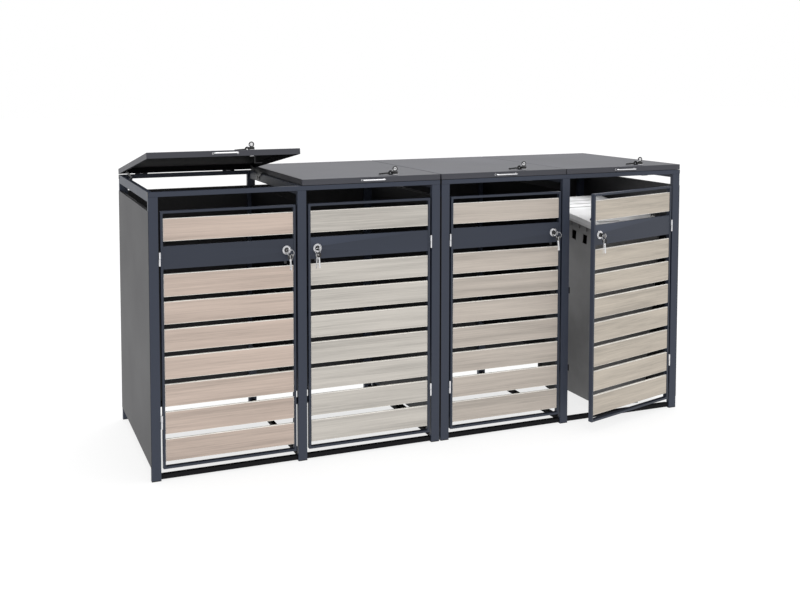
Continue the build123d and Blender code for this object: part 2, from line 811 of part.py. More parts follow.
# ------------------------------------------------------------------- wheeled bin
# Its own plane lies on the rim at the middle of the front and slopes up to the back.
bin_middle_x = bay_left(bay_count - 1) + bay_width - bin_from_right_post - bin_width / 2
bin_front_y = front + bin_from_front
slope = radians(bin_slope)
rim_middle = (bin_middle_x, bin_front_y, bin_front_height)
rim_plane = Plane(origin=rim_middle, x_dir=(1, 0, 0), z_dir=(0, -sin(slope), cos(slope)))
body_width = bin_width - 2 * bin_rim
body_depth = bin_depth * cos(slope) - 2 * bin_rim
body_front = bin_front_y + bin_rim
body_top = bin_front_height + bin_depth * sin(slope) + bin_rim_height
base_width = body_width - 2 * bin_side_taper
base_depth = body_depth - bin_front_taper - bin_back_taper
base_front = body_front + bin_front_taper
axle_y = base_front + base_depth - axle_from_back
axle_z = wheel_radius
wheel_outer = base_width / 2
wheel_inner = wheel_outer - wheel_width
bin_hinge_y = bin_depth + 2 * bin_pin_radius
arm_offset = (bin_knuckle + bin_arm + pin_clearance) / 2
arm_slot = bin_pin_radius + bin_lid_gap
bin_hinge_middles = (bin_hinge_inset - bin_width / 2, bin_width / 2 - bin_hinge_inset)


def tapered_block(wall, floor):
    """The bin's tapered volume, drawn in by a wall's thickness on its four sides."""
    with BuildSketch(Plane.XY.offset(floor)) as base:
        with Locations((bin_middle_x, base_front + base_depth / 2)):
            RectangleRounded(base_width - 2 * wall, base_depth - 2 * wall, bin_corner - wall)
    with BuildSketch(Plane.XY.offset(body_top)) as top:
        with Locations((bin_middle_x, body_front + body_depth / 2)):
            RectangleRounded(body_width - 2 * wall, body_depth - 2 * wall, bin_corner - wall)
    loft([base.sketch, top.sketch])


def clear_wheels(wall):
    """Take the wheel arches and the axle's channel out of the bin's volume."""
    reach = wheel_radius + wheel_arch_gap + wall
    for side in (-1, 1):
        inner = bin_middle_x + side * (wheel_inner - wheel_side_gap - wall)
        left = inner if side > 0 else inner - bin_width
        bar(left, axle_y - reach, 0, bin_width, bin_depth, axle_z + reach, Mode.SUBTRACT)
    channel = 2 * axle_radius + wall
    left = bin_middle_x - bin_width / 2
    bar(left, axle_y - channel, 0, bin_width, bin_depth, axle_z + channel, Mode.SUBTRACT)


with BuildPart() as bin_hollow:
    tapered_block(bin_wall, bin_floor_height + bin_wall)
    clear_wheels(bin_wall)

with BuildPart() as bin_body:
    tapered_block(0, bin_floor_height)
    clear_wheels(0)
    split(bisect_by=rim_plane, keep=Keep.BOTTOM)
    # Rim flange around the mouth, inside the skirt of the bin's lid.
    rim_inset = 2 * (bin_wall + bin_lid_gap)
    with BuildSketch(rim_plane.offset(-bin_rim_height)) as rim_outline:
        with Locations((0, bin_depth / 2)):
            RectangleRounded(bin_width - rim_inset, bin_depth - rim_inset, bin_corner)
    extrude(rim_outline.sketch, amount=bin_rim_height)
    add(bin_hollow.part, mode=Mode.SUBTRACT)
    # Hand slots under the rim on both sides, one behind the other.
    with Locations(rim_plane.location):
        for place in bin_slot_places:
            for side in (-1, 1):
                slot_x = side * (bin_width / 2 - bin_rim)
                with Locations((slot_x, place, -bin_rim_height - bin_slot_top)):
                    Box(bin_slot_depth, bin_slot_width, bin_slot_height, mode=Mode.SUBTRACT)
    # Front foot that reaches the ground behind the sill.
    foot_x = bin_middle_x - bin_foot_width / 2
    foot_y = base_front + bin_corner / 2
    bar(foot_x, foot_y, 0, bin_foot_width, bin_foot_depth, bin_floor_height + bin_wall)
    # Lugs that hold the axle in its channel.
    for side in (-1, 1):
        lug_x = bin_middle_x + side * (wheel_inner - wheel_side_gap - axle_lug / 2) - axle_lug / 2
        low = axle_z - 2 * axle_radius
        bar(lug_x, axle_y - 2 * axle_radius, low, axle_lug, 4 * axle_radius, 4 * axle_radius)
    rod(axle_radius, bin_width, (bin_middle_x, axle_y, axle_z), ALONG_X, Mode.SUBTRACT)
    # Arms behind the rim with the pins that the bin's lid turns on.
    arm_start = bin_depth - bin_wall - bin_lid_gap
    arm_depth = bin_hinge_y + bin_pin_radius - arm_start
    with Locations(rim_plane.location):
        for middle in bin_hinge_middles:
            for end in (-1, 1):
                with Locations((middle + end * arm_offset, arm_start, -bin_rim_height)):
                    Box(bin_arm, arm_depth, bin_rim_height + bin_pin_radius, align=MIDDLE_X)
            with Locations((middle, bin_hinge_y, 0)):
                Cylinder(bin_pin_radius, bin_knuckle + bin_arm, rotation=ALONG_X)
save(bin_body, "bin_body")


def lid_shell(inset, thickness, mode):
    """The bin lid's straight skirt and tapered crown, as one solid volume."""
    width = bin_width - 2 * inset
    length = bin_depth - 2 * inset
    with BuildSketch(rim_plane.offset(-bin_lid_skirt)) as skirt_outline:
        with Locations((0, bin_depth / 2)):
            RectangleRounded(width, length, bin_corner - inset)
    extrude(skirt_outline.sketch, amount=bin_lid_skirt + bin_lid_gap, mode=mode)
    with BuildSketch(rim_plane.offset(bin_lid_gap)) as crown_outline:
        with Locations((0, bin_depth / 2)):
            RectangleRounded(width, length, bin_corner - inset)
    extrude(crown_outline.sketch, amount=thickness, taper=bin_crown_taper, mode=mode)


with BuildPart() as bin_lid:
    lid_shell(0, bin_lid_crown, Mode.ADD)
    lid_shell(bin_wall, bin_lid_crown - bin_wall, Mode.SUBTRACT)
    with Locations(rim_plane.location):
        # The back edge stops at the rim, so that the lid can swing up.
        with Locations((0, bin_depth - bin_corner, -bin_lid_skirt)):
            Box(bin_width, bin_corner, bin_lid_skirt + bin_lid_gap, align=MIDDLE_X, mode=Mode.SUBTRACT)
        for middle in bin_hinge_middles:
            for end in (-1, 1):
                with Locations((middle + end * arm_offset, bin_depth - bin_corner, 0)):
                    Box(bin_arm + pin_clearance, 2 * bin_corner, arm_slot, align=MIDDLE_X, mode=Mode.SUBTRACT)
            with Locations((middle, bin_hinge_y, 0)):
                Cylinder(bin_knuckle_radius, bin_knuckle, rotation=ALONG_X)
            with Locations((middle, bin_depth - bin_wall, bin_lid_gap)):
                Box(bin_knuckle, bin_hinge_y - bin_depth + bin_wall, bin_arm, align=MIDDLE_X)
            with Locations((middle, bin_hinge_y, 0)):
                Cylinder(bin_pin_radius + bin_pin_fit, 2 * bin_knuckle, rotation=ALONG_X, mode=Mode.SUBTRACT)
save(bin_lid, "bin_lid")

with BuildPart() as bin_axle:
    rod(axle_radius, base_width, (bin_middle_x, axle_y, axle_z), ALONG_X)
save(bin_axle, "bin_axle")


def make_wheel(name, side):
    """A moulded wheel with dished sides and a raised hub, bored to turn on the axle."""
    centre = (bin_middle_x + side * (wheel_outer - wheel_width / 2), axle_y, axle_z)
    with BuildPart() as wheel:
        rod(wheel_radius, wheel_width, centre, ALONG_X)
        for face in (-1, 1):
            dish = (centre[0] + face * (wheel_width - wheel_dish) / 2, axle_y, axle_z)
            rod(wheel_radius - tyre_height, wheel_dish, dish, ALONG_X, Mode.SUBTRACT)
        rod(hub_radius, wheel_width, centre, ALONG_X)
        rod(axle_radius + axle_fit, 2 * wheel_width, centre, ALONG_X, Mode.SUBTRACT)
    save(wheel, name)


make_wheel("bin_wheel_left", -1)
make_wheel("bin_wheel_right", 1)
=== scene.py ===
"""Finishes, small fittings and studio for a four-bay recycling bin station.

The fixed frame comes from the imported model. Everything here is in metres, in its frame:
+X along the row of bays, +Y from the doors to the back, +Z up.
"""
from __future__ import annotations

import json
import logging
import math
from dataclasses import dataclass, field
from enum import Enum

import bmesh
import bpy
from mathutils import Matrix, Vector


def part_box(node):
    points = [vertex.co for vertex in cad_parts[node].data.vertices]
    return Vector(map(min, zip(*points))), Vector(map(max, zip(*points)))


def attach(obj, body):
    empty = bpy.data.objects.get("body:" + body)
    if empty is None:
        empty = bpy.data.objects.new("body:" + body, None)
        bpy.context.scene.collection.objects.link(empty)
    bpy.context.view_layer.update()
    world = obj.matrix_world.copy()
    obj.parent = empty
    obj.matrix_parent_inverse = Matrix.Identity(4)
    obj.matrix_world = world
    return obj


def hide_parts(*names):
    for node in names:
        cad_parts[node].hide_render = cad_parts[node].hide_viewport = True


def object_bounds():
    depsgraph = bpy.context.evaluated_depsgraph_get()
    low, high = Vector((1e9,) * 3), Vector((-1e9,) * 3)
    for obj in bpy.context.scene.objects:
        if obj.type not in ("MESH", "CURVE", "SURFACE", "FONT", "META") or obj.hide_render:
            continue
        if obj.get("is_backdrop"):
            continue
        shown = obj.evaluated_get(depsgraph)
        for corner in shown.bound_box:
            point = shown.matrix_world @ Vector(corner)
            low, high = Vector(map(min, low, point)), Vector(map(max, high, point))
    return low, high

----

- **GIVEN TASK**
Reproduce only the lines from the line containing "if obj.type not" to the last line of the material above, both of those lines included.

- **SOLUTION FOR THIS PROBLEM**
        if obj.type not in ("MESH", "CURVE", "SURFACE", "FONT", "META") or obj.hide_render:
            continue
        if obj.get("is_backdrop"):
            continue
        shown = obj.evaluated_get(depsgraph)
        for corner in shown.bound_box:
            point = shown.matrix_world @ Vector(corner)
            low, high = Vector(map(min, low, point)), Vector(map(max, high, point))
    return low, high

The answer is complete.